Noteworthy writings include speeches, a memoir, and a short play by Ira Glackens, and family recollections of Edith Glackens. A 1936 audio recording is of remarks made by William Glackens upon being presented with an award for his entry in the Carnegie Institute's International Exhibition. Writings by others include essays by John Bullard and Everett Shinn about Glackens.
Printed material includes Ira Glackens' books, catalogs of group and solo exhibitions featuring the work of William Glackens, clippings concerning William Glackens, and reviews of Ira Glackens' books.
Records of the Sansom Foundation, Inc., a non-profit organization founded in 1950 by Ira and Nancy Glackens to oversee their art interests, consist of annual reports, a charitable trust registration form, and financial and tax records.
Photographs are of the Glackens family, travel scenes and artwork by William Glackens, The Eight, and other artists.
A card index of William Glackens' paintings, prepared by Ira Glackens, provides details of artwork in William Glackens' estate.
Arrangement:
The collection is arranged as 8 series.
Missing Title
Series 1: Biographical Information, circa 1900-1990 (Box 1; 2 folders)
Series 2: Correspondence, 1902-1989 (Box 1; 0.7 linear feet)
Series 3: Writings, 1963-1982 (Boxes 1, 3; 0.2 linear feet)
Series 4: Sansom Foundation, Inc., 1957-1973 (Box 2; 0.2 linear feet)
Series 5: Printed Material, 1903-1989 (Boxes 2-3; 0.6 linear feet)
Series 6: Scrapbook, 1956-1980 (Box 3; 0.1 linear feet)
Series 7: Photographs, circa 1900-1986 (Box 2; 0.3 linear feet)
Series 8: Card Index of William Glackens' Paintings, circa 1940-1949 (Box 3; 0.2 linear feet)
Biographical Note:
Ira Dimock Glackens (1907-1990), the first child of painter and illustrator William Glackens and Edith Dimock Glackens, was born in New York City.

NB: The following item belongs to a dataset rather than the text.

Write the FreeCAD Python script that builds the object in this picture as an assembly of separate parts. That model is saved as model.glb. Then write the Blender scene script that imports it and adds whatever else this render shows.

Raised in the art world, he was well acquainted with his father's friends and colleagues. Upon his father's death in 1938, Ira became responsible for managing and administering the art remaining in William Glackens's estate.
Educated at the Choate School, Ira Glackens became a writer. He published two books about his father: William Glackens and the Ashcan Group: The Emergence of Realism in American Art (1957) and William Glackens and the Eight: The Artists who Freed American Art (1984). An opera expert, Ira Glackens was also the author of Yankee Diva: Lillian Nordica and the Golden Days of Opera (1963) and an authority on apples.
William Glackens (1870-1938) was born in Philadelphia and studied at the Pennsylvania Academy of the Fine Arts with Robert Henri while working as an illustrator for local newspapers, including the Philadelphia Press. In 1895, he departed for a year in Paris and then moved to New York City where he continued to work as an illustrator for various newspapers and periodicals. Before long, Glackens began to focus on scenes of city life and street crowds and, in 1908, he participated in the groundbreaking exhibition of The Eight at the Macbeth Gallery in New York City.
Between 1925 and 1932 William Glackens lived and worked in France and his painting was strongly influenced by Renoir. He spent the remainder of his life in New York City, exhibiting widely from 1894 on. Glackens was named an Associate of the National Academy of Design and was the recipient of several awards including those of the 1901 Pan-American Exposition (gold), the 1904 St. Louis Exposition, the 1915 Pan-Pacific Exposition, the 1933 Society of Independent Artists Exhibition, and the 1936 Carnegie International Exhibition.
Related Materials:
The Archives also holds several collections related to Ira and William Glackens, including the Ira Glackens letters to Jane Wasey; the Illustrations by William Glackens and letter from Ira Glackens; the Lillian E. Travis papers relating to William Glackens and Charles Prendergast; and the Thomas Hart Benton and Ira Glackens letters. Substantial correspondence between William Glackens and the Kraushaar Gallery can also be found in the Kraushaar Galleries records.
Separated Material:
Published books not authored by Glackens family members or related to Glackens' family members were transferred to the Smithsonian's American Art Museum Library in 2007. A few pieces of artwork were given to Williams College, also in 2007.
Provenance:
The Ira and William Glackens papers were donated to the Archives of American Art by Ira Glackens in 1987, and by his estate in 1991. In 2007 a small cache of papers found in the Glackens home was donated by Susan Corn Conway, who had purchased the Glackens' house.
Restrictions:
Use of original papers requires an appointment.
Rights:
The Archives of American Art makes its archival collections available for non-commercial, educational and personal use unless restricted by copyright and/or donor restrictions, including but not limited to access and publication restrictions. AAA makes no representations concerning such rights and restrictions and it is the user's responsibility to determine whether rights or restrictions exist and to obtain any necessary permission to access, use, reproduce and publish the collections. Please refer to the Smithsonian's Terms of Use for additional information.